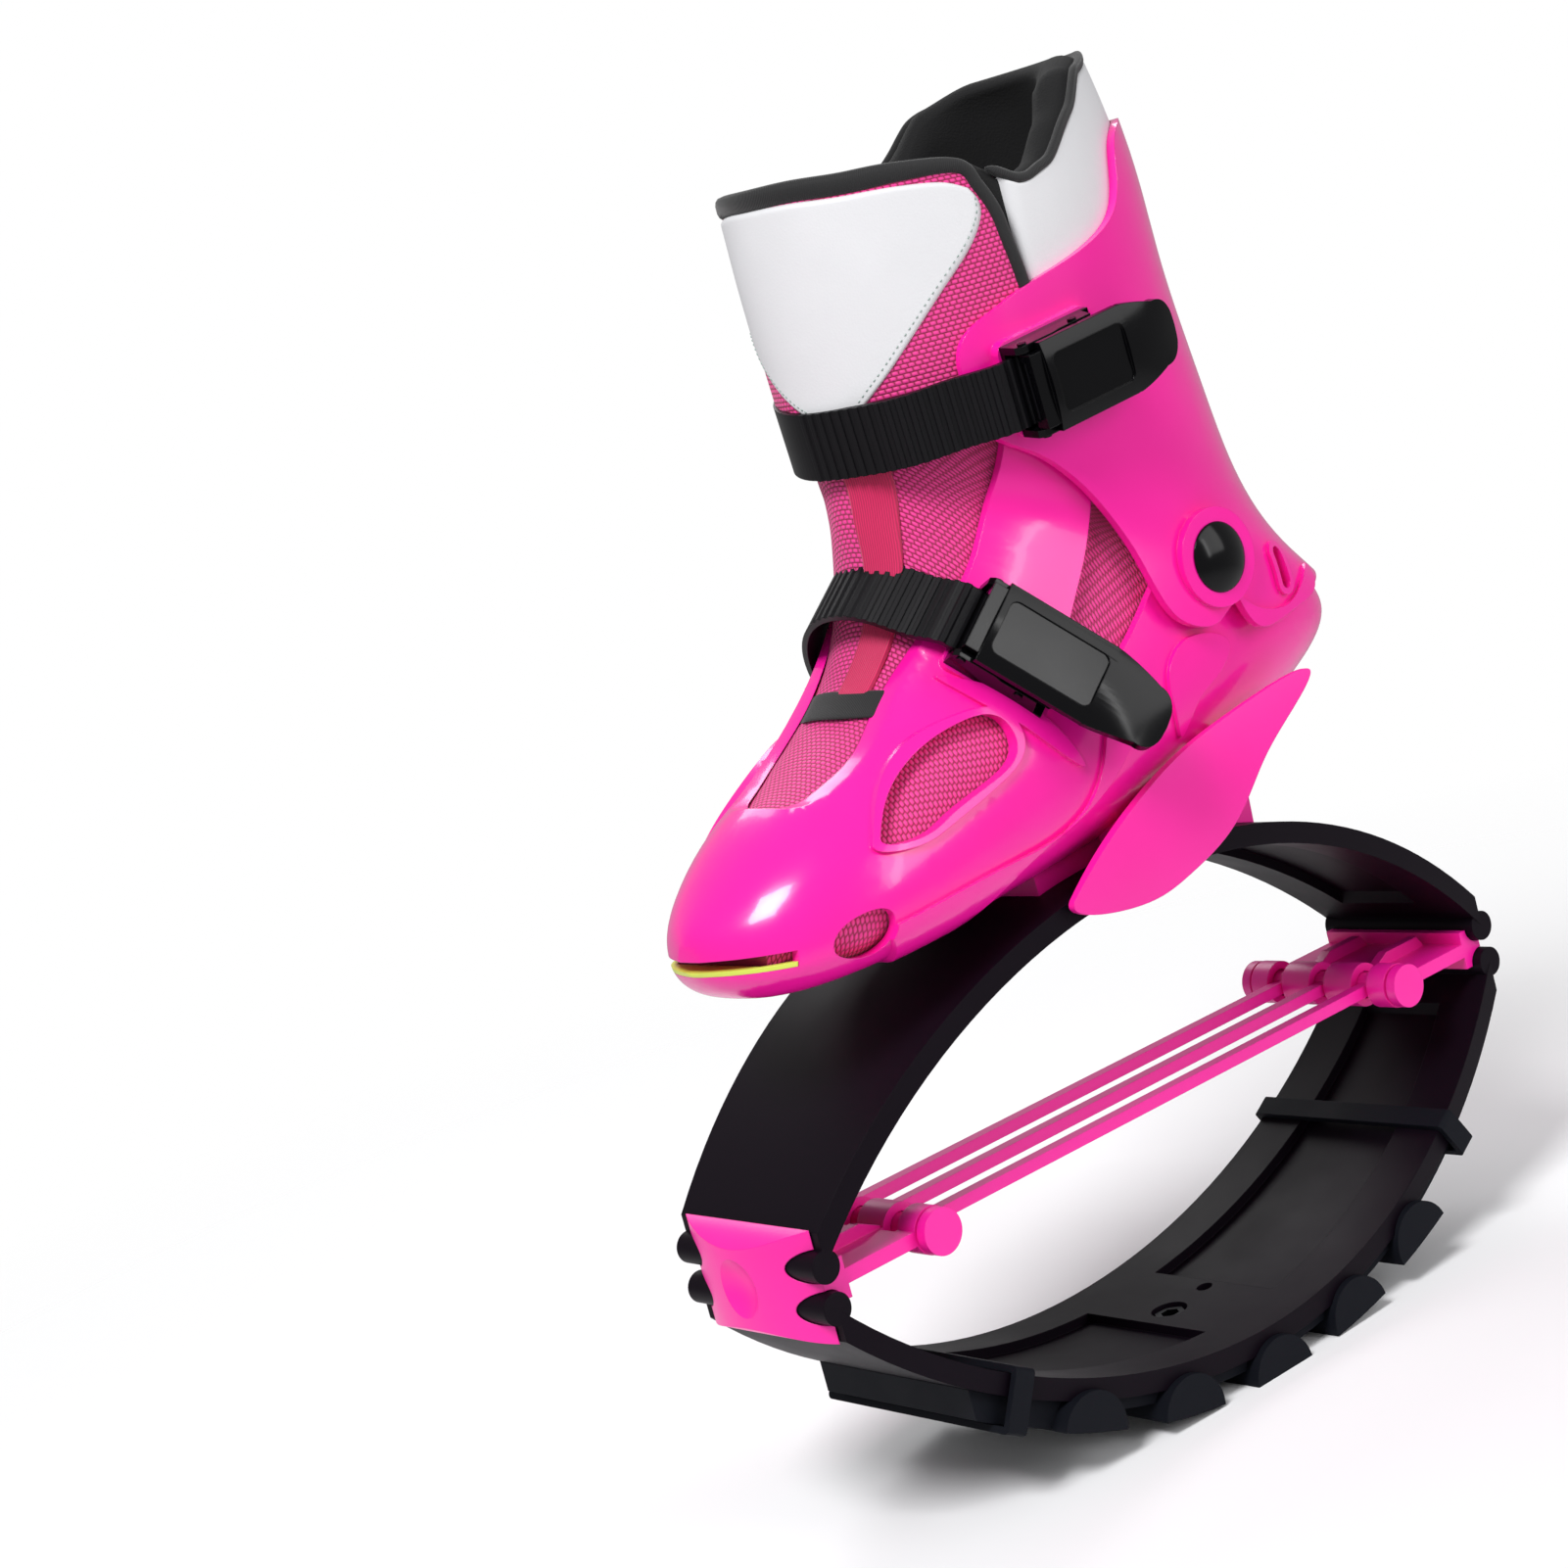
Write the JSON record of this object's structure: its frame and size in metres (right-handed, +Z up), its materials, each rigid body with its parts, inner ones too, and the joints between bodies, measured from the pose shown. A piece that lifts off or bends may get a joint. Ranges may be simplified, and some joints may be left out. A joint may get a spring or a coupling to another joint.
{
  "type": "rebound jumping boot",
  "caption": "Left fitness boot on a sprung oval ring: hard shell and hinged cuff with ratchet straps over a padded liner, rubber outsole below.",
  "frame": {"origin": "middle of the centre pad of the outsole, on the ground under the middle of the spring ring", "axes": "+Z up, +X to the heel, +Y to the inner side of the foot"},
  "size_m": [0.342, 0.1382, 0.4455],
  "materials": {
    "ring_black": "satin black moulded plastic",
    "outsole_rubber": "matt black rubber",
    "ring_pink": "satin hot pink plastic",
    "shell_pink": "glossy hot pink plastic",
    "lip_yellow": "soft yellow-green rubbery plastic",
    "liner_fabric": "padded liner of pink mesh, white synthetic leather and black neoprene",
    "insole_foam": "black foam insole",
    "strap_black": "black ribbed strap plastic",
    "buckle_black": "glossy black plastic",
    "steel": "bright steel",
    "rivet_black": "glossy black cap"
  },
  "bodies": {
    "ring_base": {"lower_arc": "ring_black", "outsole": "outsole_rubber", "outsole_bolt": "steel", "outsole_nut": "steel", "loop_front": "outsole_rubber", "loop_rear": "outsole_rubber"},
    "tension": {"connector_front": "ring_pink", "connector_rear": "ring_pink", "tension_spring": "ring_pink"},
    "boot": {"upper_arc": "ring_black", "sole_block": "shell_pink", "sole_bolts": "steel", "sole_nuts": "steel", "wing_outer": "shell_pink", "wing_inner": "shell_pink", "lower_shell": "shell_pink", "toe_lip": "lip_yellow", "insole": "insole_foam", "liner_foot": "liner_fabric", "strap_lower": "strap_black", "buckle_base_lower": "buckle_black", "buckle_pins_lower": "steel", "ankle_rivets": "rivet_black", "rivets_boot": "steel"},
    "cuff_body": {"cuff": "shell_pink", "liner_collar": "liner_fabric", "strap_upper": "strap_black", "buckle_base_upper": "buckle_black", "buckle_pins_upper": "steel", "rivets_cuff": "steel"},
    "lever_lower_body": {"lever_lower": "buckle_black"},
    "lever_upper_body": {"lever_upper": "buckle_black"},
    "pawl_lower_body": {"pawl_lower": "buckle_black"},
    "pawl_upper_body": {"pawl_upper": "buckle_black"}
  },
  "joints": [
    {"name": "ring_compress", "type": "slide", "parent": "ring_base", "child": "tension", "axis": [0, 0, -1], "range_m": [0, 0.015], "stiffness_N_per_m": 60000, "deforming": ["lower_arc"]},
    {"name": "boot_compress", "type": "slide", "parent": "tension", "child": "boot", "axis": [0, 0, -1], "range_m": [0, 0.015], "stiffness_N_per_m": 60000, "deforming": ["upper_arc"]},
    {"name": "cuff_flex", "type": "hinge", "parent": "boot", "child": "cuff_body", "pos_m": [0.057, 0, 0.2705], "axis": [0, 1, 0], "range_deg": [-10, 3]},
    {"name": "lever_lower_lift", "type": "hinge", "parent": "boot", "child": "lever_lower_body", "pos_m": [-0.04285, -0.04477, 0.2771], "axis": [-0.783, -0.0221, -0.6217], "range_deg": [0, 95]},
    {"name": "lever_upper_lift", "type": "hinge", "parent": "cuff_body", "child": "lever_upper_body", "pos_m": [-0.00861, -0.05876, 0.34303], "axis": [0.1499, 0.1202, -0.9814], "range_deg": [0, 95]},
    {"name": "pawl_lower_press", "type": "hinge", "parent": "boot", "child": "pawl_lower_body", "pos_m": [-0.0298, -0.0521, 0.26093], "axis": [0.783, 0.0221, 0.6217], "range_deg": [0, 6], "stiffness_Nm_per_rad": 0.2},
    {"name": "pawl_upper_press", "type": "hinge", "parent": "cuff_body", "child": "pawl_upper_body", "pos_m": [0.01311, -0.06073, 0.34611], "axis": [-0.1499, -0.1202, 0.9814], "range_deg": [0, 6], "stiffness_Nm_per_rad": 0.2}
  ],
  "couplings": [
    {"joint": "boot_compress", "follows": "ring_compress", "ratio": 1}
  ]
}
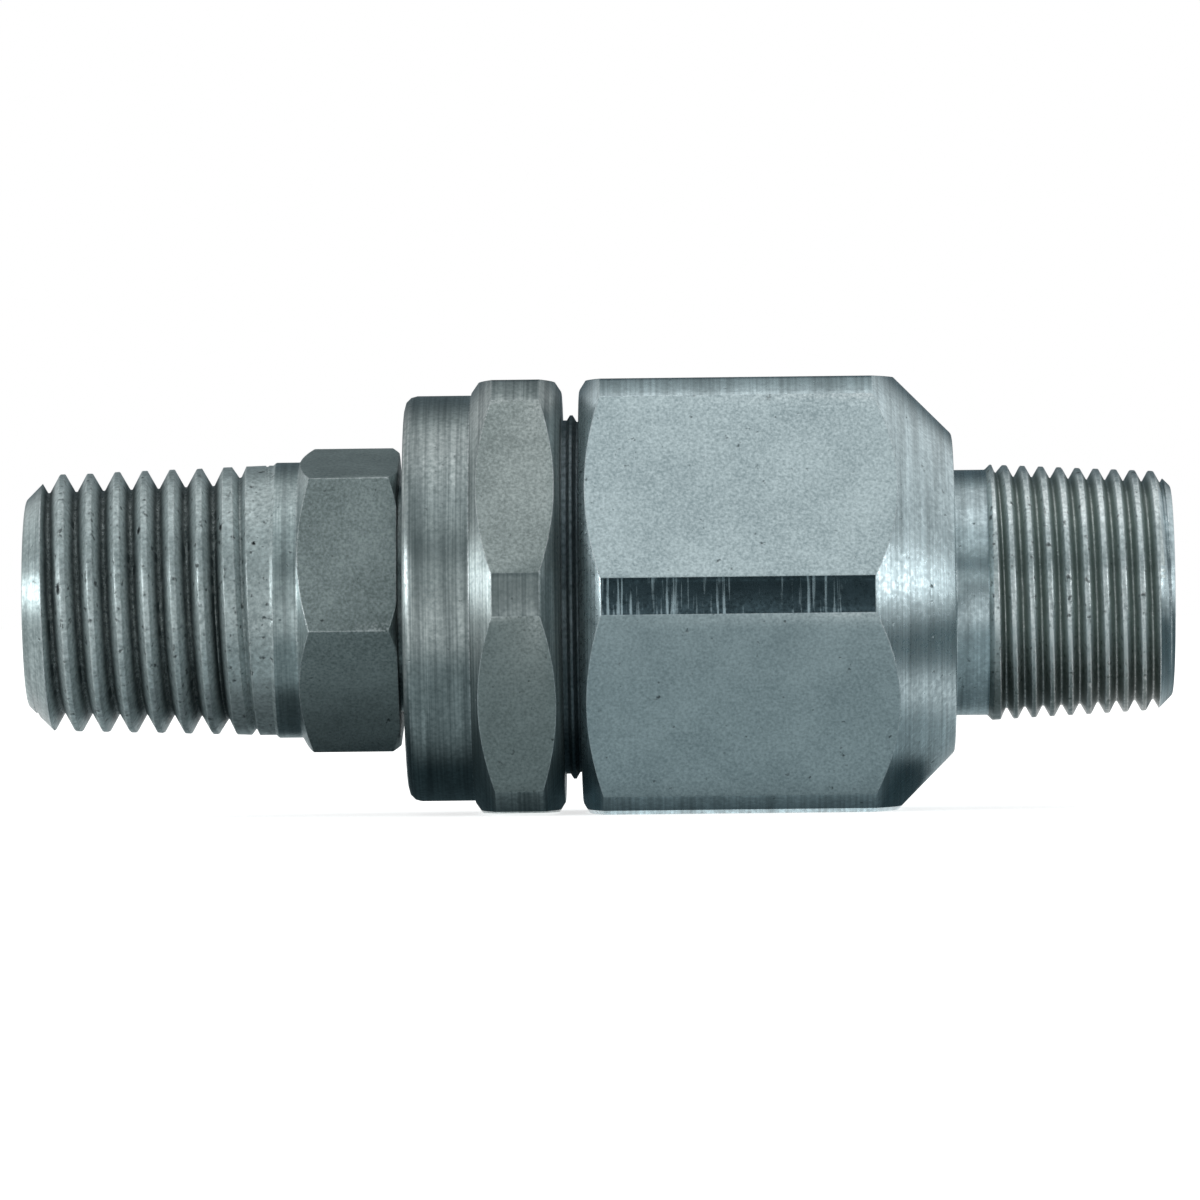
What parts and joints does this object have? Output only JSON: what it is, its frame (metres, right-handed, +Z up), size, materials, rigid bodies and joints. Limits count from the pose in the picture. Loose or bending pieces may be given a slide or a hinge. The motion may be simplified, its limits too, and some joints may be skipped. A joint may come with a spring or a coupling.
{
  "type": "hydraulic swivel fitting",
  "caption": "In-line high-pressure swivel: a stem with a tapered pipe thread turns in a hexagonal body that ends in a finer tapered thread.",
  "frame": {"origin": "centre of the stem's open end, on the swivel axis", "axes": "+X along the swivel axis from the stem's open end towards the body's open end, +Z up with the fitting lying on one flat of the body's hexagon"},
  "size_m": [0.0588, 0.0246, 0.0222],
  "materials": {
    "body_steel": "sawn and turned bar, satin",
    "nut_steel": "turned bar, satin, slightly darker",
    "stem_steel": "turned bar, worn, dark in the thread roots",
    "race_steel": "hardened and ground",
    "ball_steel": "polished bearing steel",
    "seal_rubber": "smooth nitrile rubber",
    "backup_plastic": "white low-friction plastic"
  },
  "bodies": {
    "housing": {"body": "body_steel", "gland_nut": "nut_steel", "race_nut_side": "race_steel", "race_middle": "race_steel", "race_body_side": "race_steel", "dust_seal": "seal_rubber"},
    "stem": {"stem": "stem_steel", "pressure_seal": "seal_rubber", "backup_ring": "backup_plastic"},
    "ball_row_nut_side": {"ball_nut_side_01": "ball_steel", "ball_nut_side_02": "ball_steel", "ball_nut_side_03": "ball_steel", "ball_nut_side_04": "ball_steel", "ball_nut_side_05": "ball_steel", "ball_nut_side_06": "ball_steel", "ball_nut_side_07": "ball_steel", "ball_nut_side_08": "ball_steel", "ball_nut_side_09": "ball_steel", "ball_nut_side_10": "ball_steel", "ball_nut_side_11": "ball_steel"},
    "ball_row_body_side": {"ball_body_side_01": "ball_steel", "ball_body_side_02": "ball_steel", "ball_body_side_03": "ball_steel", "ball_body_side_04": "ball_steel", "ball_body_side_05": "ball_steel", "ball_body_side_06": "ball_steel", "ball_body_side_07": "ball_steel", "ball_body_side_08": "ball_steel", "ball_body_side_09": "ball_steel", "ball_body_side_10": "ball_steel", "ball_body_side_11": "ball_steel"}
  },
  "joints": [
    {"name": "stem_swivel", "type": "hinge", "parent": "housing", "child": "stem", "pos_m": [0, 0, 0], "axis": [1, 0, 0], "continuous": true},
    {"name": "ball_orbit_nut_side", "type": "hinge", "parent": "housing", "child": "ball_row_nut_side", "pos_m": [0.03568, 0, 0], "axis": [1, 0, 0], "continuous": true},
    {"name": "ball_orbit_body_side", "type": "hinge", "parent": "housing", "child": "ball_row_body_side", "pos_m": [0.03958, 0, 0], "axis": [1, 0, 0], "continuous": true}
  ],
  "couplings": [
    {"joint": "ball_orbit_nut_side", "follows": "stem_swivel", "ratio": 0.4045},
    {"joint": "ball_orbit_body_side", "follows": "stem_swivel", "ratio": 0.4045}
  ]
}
-----
* Written instruction *
All lines that include "object" are to be gathered and copied.

* Exercise response *
Write the JSON record of this object's structure: its frame and size in metres (right-handed, +Z up), its materials, each rigid body with its parts, inner ones too, and the joints between bodies, measured from the pose shown. A piece that lifts off or bends may get a joint. Ranges may be simplified, and some joints may be left out. A joint may get a spring or a coupling to another joint.
What parts and joints does this object have? Output only JSON: what it is, its frame (metres, right-handed, +Z up), size, materials, rigid bodies and joints. Limits count from the pose in the picture. Loose or bending pieces may be given a slide or a hinge. The motion may be simplified, its limits too, and some joints may be skipped. A joint may come with a spring or a coupling.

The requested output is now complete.